Bu uyarlamayı mümkün kılan hususlardan biri de nassların sübûtuyla ilgilidir. Bazı nassların sübûtu kat‘î, bazılarının sübûtu ise zannîdir. Kur’ân ve mütevâtir hadislerin sübûtu kat‘îdir. Bu sebeple onları inkâr eden kişi dinden çıkar. Mütevâtir olmayan hadislerin sübûtu ise zannîdir. Yani nazarî olarak bakıldığında -en az yüzde bir de olsa- bunlarda yalan ve yanlış ihtimali söz konusudur. Bu sebeple, böyle bir hadîsin peygamber tarafından söylenmiş olamayacağını ileri süren kimse; hadis ilmi kriterlerine başvurarak bu iddiasını delilleriyle ortaya koymasa bile -tasvip edilmeyen bir davranış sergilemiş olmakla birlikte- kâfir olmaz. İşte kāhir ekseriyeti dînin teferruatıyla ilgili bu kısım hadisler de; zikredilen özellikleri sebebiyle, dînin değişime açık yönlerinden birini teşkil eder, bilhassa içtimâî hayatta İslâm’ın denge ve itidal sübabı vazifesini görür. Çünkü sübûtu zannî bir hadîsi inkâr eden kişi -inkârını hadîsin aktarımına bağladığı müddetçe- kâfir ilân edilip dışlanmaz. Böylece İslâm ümmeti teferruatla ilgili meseleler sebebiyle parçalanıp bölünmeden varlığını sürdürür. Meseleye bu açıdan bakıldığında; Hazret-i Peygamber -sallâllâhu aleyhi ve sellem-’in mübârek sözlerinin kat’î bir şekilde yazıyla kaydedilerek günümüze ulaşmamasının bir nevî rahmet olduğu bile düşünülebilir. Zira hadisler günümüze Kur’ân-ı Kerim gibi iki kapak arasında derlenmiş olarak gelmiş olsaydı, sübût açısından onun gibi kat‘iyyet ifade edecekti. Bu durumda derlenmiş olan bu hadislerden birini reddedenler küfre düşecekti. Hadisler; bazı râvîlerce hâfızalarını teyit edici şahsî notlar kabîlinden başlangıçtan beri yazılsa da, sistematik bir şekilde ancak bir asır kadar sonra derlendi. Bu gecikme de, bu tür hadislerin sübûtunda en az yüzde birlik hata ihtimalini dikkate almayı gerekli kıldı ve böylece bahsini ettiğimiz rahmet gerçekleşip ümmet içtimâî plânda parçalanıp bölünmedi.

Sözün burasında;

“Ümmet daha nasıl parçalanıp bölünecek ki?” dediğinizi duyar gibiyim. Haklısınız. Zaten benim amacım da sözü oraya getirerek İslâm’ın rûhunda bulunan itidal ile müslümanların mevcut durumları arasında oluşan açıya dikkat çekmek. Müslümanlar bugün birçok konuda ifrat ve tefrit içerisindedirler. Siyasî bölünme ve çatışmaları bir kenara bırakarak diğer hususlardan birkaç örnek verelim:

Bir tarafta sünneti Kur’ân’a bir rakip gibi görerek -güyâ- Kur’ân adına, hadis külliyâtını külliyyen reddedenler var, bir tarafta sübûtu zannî hadisleri dînin temel ilkelerine ve Kur’ân’a arz etme teklifinde bulunanları dahî bid‘atçi ve mülhid olarak damgalayanlar…

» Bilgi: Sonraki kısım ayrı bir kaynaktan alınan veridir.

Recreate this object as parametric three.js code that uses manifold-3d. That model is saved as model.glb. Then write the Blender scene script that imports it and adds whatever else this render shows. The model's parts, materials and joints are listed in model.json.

Bir tarafta 1400 yılın birikimi olan büyük bir geleneği usulüyle, furûuyla toptan çöpe atanlar var, diğer tarafta geçmiş çağların şartlarında verilmiş fetvaları mutlaklaştırıp çağımıza dayatanlar…

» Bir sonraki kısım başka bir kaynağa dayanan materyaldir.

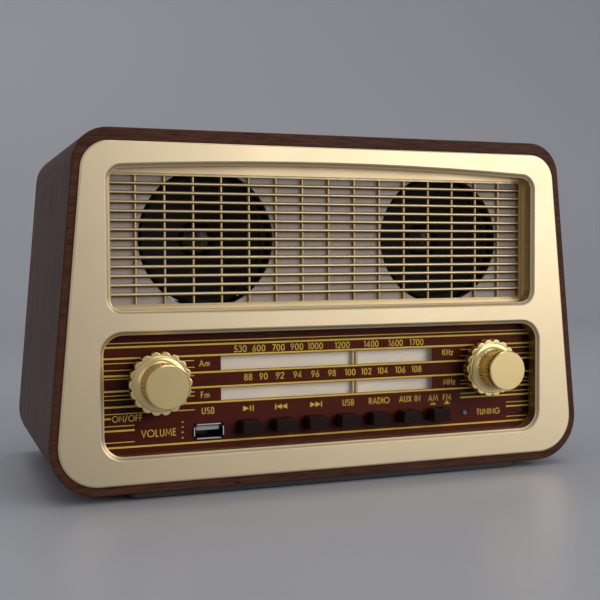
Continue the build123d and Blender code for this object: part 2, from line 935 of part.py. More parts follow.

Bir tarafta hadleri ve cihâdı İslâm’ın gaye emirleri ve öncelikli hedefleri gibi gören Don Kişotlar, bir tarafta İslâm’ın hiçbir siyasî-sosyal talebi yokmuş gibi bir söylem geliştiren «modernist»ler…

Bir tarafta türbelerden ve yatırlardan medet uman zavallılar, bir tarafta tevessülü şirk sayan tekfirciler…

Peki, bunların bir ortası yok mu? İllâ bir uçta mı olmamız gerekiyor? Hani ümmet-i vasattık? Sünnî-Şiî, selefî-selefî olmayan, sûfî-tasavvuf karşıtı şeklindeki kamplaşmalar, şu cemaat veya şu tarîkate mensubiyet sebebiyle oluşan bölünme ve klikleşmeleri hiç saymıyorum zaten. Onlar başlı başına bir mesele…

Hâlbuki müslüman için hiçbir kimlik dînin önüne geçirilmemelidir. Bir alt kimlik olarak kalması gereken bu mezheb ve meşrep kimliklerini bölünme vesilesi yaparsak;

“Dinlerini parça parça edip gruplara ayrılanlar var ya, senin onlarla hiçbir ilişkin yoktur! Onların işi ancak Allâh’a kalmıştır. Sonra Allah onlara yaptıklarını bildirecektir!” (el-En‘âm, 6/159) tehdidine hedef oluruz. Allah muhafaza buyursun!